2 thoughts on “Inland Empire”

  1. You have to dig directors whose films could never be remade. With a few exceptions like John Carpenter, people who rely on filming remakes to further their careers have little imagination or skill with a camera, not to say I’m any good with a camera either. A while back some guy told me an up&comer in L.A. was pushing for the rights to remake ‘Suspiria’. Damn am I glad that hasn’t happened. I think I can rest assured no yuppy could possibly, or even want to try, remaking something with balls and bite like ‘Lost Highway’. Why does no one seem to find confusing things amusing? I first saw that damn movie with three others and none of them paid any attention to the cool shit amidst all the distortion. It seems I’m rambling again, probably because the loud music in another window. Has Lynch’s latest already come out in Europe, I haven’t yet heard anything new about it? Last time I checked, Lynch’s webpage required some fee that I was too cheap to pay.

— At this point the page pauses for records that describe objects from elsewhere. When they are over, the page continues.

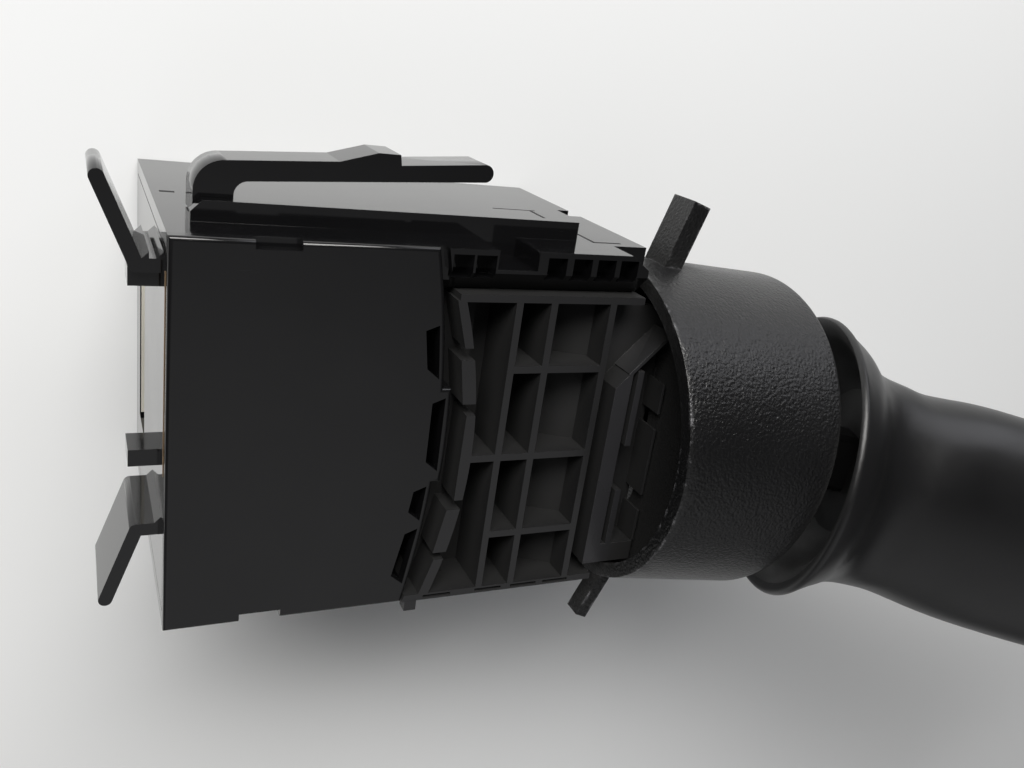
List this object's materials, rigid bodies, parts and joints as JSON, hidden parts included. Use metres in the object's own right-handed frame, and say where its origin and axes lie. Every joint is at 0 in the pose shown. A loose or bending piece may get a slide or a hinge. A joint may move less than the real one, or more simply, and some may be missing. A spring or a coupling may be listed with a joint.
{
  "type": "combination stalk switch",
  "caption": "Steering column stalk switch: plug-in switch box with a rib frame and release latch, a grained collar, and a drooping hollow lever with a bell flange, adjusting ring and end knob.",
  "frame": {"origin": "centre of the inner end face, the seat on the column bracket", "axes": "+X along the box towards the lever, +Y towards the release latch, +Z out of the front cover; the part lies on its back"},
  "size_m": [0.2092, 0.0677, 0.0928],
  "materials": {
    "housing_plastic": "moulded semi-gloss black",
    "cover_plastic": "moulded glossy black with fine scratches",
    "frame_plastic": "moulded satin black",
    "grained_plastic": "fine moulded grain, black",
    "lever_plastic": "satin black with faint scratches",
    "inner_plastic": "natural acetal and nylon",
    "board_laminate": "laminate board",
    "contact_brass": "stamped strip",
    "screw_steel": "zinc plated",
    "spring_steel": "drawn wire"
  },
  "bodies": {
    "switch_box": {"end_plate": "housing_plastic", "main_housing": "housing_plastic", "front_cover": "cover_plastic", "rear_cover": "housing_plastic", "circuit_board": "board_laminate", "board_screws": "screw_steel", "terminal_block": "housing_plastic", "terminal_pins": "contact_brass", "bearing_plate": "inner_plastic", "pivot_bridge": "inner_plastic", "plate_screws": "screw_steel", "rib_frame": "frame_plastic", "guide_comb": "frame_plastic", "collar": "grained_plastic", "slider_guide": "inner_plastic", "detent_block": "inner_plastic"},
    "latch": {"release_latch": "housing_plastic"},
    "yoke": {"yoke": "inner_plastic", "hinge_pin": "screw_steel", "drive_arm": "inner_plastic"},
    "slider": {"contact_slider": "inner_plastic", "contact_blades": "contact_brass"},
    "lever": {"lever_core": "lever_plastic", "dust_shield": "frame_plastic", "lever_shell": "lever_plastic", "tip_sleeve": "lever_plastic", "contact_plate": "board_laminate", "detent_spring": "spring_steel"},
    "plunger": {"detent_plunger": "inner_plastic"},
    "ring": {"adjust_ring": "lever_plastic"},
    "knob": {"end_knob": "lever_plastic", "end_cap": "lever_plastic", "knob_shaft": "inner_plastic"}
  },
  "joints": [
    {"name": "lever_swing", "type": "hinge", "parent": "switch_box", "child": "yoke", "pos_m": [0.035, 0, 0], "axis": [0, 0, 1], "range_deg": [-10, 10]},
    {"name": "lever_pull", "type": "hinge", "parent": "yoke", "child": "lever", "pos_m": [0.035, 0, 0], "axis": [-0.1094, -0.994, 0], "range_deg": [-4, 5], "stiffness_Nm_per_rad": 8},
    {"name": "slider_travel", "type": "slide", "parent": "switch_box", "child": "slider", "axis": [0, 1, 0], "range_m": [-0.0022, 0.0022]},
    {"name": "plunger_travel", "type": "slide", "parent": "lever", "child": "plunger", "axis": [0.9311, -0.1025, 0.35], "range_m": [0, 0.0012], "stiffness_N_per_m": 1500},
    {"name": "ring_turn", "type": "hinge", "parent": "lever", "child": "ring", "pos_m": [0.08775, -0.01224, 0.02009], "axis": [0.9311, -0.1025, 0.35], "range_deg": [-45, 45]},
    {"name": "knob_turn", "type": "hinge", "parent": "lever", "child": "knob", "pos_m": [0.08775, -0.01224, 0.02009], "axis": [0.9311, -0.1025, 0.35], "range_deg": [0, 60]},
    {"name": "latch_flex", "type": "hinge", "parent": "switch_box", "child": "latch", "pos_m": [0.0074, 0.0231, 0.01045], "axis": [0, 0, 1], "range_deg": [-5, 0], "stiffness_Nm_per_rad": 2.5}
  ],
  "couplings": [
    {"joint": "slider_travel", "follows": "lever_swing", "m_per_rad": -0.011928}
  ]
}
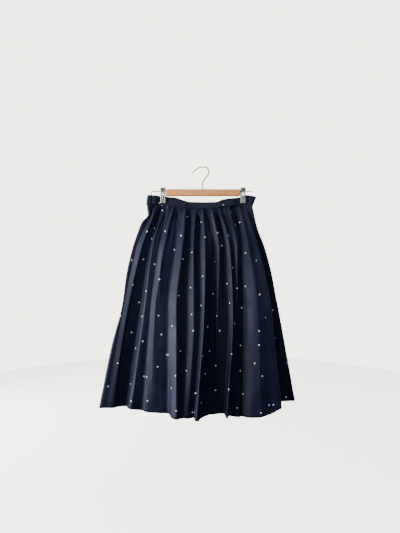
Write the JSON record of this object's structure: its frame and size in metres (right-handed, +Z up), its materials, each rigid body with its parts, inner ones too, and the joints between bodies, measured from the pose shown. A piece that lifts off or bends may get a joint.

  2. People who complain about Lynch’s films usually seem to want cinema to be one thing, ie: Hollywood-style with requisite three-act structure and a happy ending. This is as nonsensically restrictive as demanding that all music should take the form of songs or all poetry should rhyme. Fiction can be anything and has every right to be as pointless and confusing as our lives or our dreams. Audiences have no right to demand anything. Art isn’t entertainment, it’s art. And life doesn’t have a happy ending.

    This page has release dates for Inland Empire:

    http://en.wikipedia.org/wiki/Inland_Empire_(film)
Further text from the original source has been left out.